Wspomnienia z ciąży i porodu we Francji, opowieści emigrantek (część 2)

ciąża i poród we Francji

Mieszkasz we Francji i jesteś w ciąży lub się o to starasz? Joanna rodziła między dwoma falami zachorowań na COVID-19. Z jej historii dowiesz się, jak pandemia wpłynęła na okres ciąży i porodu. Marlena z kolei dzieli się swoimi wspomnieniami o francuskim personelu, na który trafiła na porodówce. 

To druga część ciążowo-porodowych opowieści Polek, które od kilku lat mieszkają we Francji. Pierwsze dwie historie znajdziesz TUTAJ. Dzięki temu, że dziewczyny tak chętnie opisały swoje doświadczenia, możesz z bliska zobaczyć francuskie realia. 

Niedawno na blogu opisałam też kilka podstawowych kwestii związanych ze stanem błogosławionym. Kto może prowadzić ciążę i jak częste są wizyty kontrolne. Jak wygląda sprawa z urlopem macierzyńskim i zwolnieniami z pracy jeszcze w czasie ciąży. Te i kilka innych spraw, o których warto wiedzieć. 

Na końcu artykułu znajdziesz też moje polecenie pewnego programu stworzonego dla kobiet w ciąży. Znalazłam go poszukując materiałów dla siebie, ale okazał się tak dobry, że postanowiłam mówić o nim szerzej. Wydaje mi się, że może być szczególnie pomocny emigrantkom, które nie zawsze mają tyle kobiecego wsparcia wokół, jak dziewczyny mieszkające w Polsce, „u siebie”. 

Tymczasem zacznijmy od historii opowiedzianych przez emigrantki.

Historia trzecia. Rodziłam między dwiema falami zachorowań na COVID–19. Jak pandemia wpłynęła na przebieg ciąży i poród?

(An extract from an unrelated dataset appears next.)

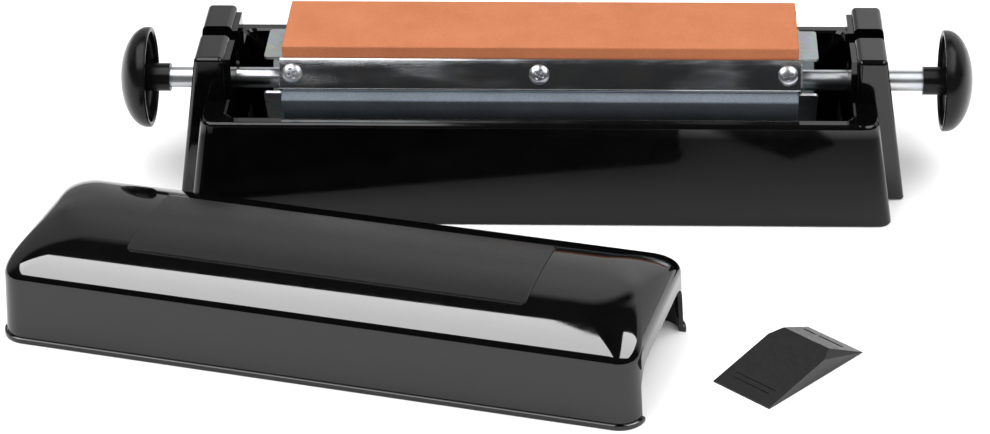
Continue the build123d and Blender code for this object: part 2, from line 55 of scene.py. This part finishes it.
class Finish:
    """A procedural material, with helpers whose sizes are millimetres on the real surface."""

    def __init__(self, name, **shader):
        self.material = bpy.data.materials.new(name)
        self.material.use_nodes = True
        self.tree = self.material.node_tree
        self.shader = self.tree.nodes["Principled BSDF"]
        for socket, value in shader.items():
            self.shader.inputs[socket.replace("_", " ")].default_value = value
        self.place = self.tree.nodes.new("ShaderNodeTexCoord").outputs["Object"]

    def link(self, source, target):
        """Feeds a socket from another socket or from a plain value."""
        if isinstance(source, bpy.types.NodeSocket):
            self.tree.links.new(source, target)
        else:
            target.default_value = source

    def noise(self, size, detail=3.0, stretch=(1, 1, 1), rough=0.5):
        """Cloudy noise, its features about size across, drawn out along an axis by stretch."""
        node = self.tree.nodes.new("ShaderNodeTexNoise")
        node.inputs["Scale"].default_value = 1 / (size * MM)
        node.inputs["Detail"].default_value = detail
        node.inputs["Roughness"].default_value = rough
        self.tree.links.new(self.stretched(stretch), node.inputs["Vector"])
        return node.outputs["Fac"]

    def cells(self, size, output="Distance"):
        """Grain: cells about size across."""
        node = self.tree.nodes.new("ShaderNodeTexVoronoi")
        node.inputs["Scale"].default_value = 1 / (size * MM)
        self.tree.links.new(self.place, node.inputs["Vector"])
        return node.outputs[output]

    def stretched(self, stretch):
        """Places on the surface, drawn out along each axis."""
        node = self.tree.nodes.new("ShaderNodeMapping")
        node.inputs["Scale"].default_value = [1 / part for part in stretch]
        self.tree.links.new(self.place, node.inputs["Vector"])
        return node.outputs["Vector"]

    def math(self, operation, first, second):
        """One step of arithmetic on sockets or plain values."""
        node = self.tree.nodes.new("ShaderNodeMath")
        node.operation = operation
        self.link(first, node.inputs[0])
        self.link(second, node.inputs[1])
        return node.outputs[0]

    def distance(self, axis, full):
        """Distance along an axis from the middle of the bench, 1 at full millimetres."""
        split = self.tree.nodes.new("ShaderNodeSeparateXYZ")
        self.tree.links.new(self.place, split.inputs[0])
        return self.math("MULTIPLY", split.outputs[axis], 1 / (full * MM))

    def ramp(self, fac, *stops):
        """Colour ramp from (position, colour or grey) stops."""
        node = self.tree.nodes.new("ShaderNodeValToRGB")
        elements = node.color_ramp.elements
        while len(elements) < len(stops):
            elements.new(0.5)
        for element, (position, colour) in zip(elements, stops):
            element.position = position
            grey = isinstance(colour, (int, float))
            element.color = (colour, colour, colour, 1) if grey else (*colour, 1)
        self.tree.links.new(fac, node.inputs["Fac"])
        return node.outputs["Color"]

    def blend(self, fac, first, second, mode="MIX"):
        """Mix of two colours."""
        node = self.tree.nodes.new("ShaderNodeMix")
        node.data_type, node.blend_type = "RGBA", mode
        self.link(fac, node.inputs[0])
        for colour, target in ((first, node.inputs[6]), (second, node.inputs[7])):
            self.link(colour if isinstance(colour, bpy.types.NodeSocket) else (*colour, 1), target)
        return node.outputs[2]

    def colour(self, source):
        self.link(source, self.shader.inputs["Base Color"])

    def roughness(self, fac, low, high):
        """Roughness that runs from low to high with a noise."""
        node = self.tree.nodes.new("ShaderNodeMapRange")
        self.link(fac, node.inputs["Value"])
        node.inputs["From Min"].default_value = NOISE_LOW
        node.inputs["From Max"].default_value = NOISE_HIGH
        node.inputs["To Min"].default_value = low
        node.inputs["To Max"].default_value = high
        self.link(node.outputs["Result"], self.shader.inputs["Roughness"])

    def relief(self, *layers):
        """Bumps from (height socket, depth in millimetres) layers."""
        normal = None
        for height, depth in layers:
            node = self.tree.nodes.new("ShaderNodeBump")
            node.inputs["Distance"].default_value = depth * MM
            self.link(height, node.inputs["Height"])
            if normal is not None:
                self.link(normal, node.inputs["Normal"])
            normal = node.outputs["Normal"]
        self.link(normal, self.shader.inputs["Normal"])


def moulded_black(name, low, high):
    """Glossy moulded black, very slightly wavy, with a faint orange peel."""
    finish = Finish(name, IOR=1.5)
    finish.colour(finish.ramp(finish.noise(18), (NOISE_LOW, 0.0012), (NOISE_HIGH, 0.0022)))
    finish.roughness(finish.noise(6, detail=6), low, high)
    finish.relief((finish.noise(60, detail=1), 0.06), (finish.noise(1.2, detail=2), 0.0010))
    return finish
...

Rodziłam córeczkę w lipcu 2020 roku, między dwiema falami zachorowań na COVID-19. To moje drugie dziecko, mój syn ma 7 lat. Czas trwania ciąży przypadł głównie na okres lockdownu i pandemii. No więc co było inaczej?

Normalnie we Francji na wizyty u lekarza prowadzącego ciążę i na te tak zwane trzy duże USG można przychodzić z tatą dziecka lub inną osoba towarzyszącą. Niestety, nam udało się być razem tylko na pierwszych dwóch wizytach i na pierwszym dużym USG. Na resztę wizyt musiałam chodzić sama, żadna osoba towarzysząca nie była wpuszczana ani do gabinetu ani do poczekalni. Wszystko było tak zorganizowane, że praktycznie z nikim w tej poczekalni się nawet nie mijałam. Zdarzyło się to już po lockdownie (po 11 maja), ale wtedy też nie można było przychodzić na wizytę w towarzystwie. Piszę o tym, bo widziałam pacjentkę, która miała problem z francuskim i trudno jej było się dogadać z lekarzem (zresztą, ona chyba nie znała żadnego języka obcego).

Miałam cukrzycę ciążową, więc comiesięczne wizyty u lekarza były konieczne, miałam też o  jedno więcej USG, żeby sprawdzić wagę dziecka.

W pierwszej ciąży chodziłam do szpitala na zajęcia w szkole rodzenia, tym razem były to spotkania indywidualne (z sage-femme libérale), i to dopiero po lockdownie, czyli po 11 maja. Moja „szkoła rodzenia” w czasach koronawirusa była bardziej skondensowana (zaczęłam niecałe 2 miesiące przed porodem), ale jednak ta indywidualna forma zajęć bardziej mi odpowiadała, bo mogłyśmy się skupić tylko na moich pytaniach i obawach. Ponieważ pierwszy raz urodziłam przez cesarskie cięcie, miałam wiele pytań o poród siłami natury.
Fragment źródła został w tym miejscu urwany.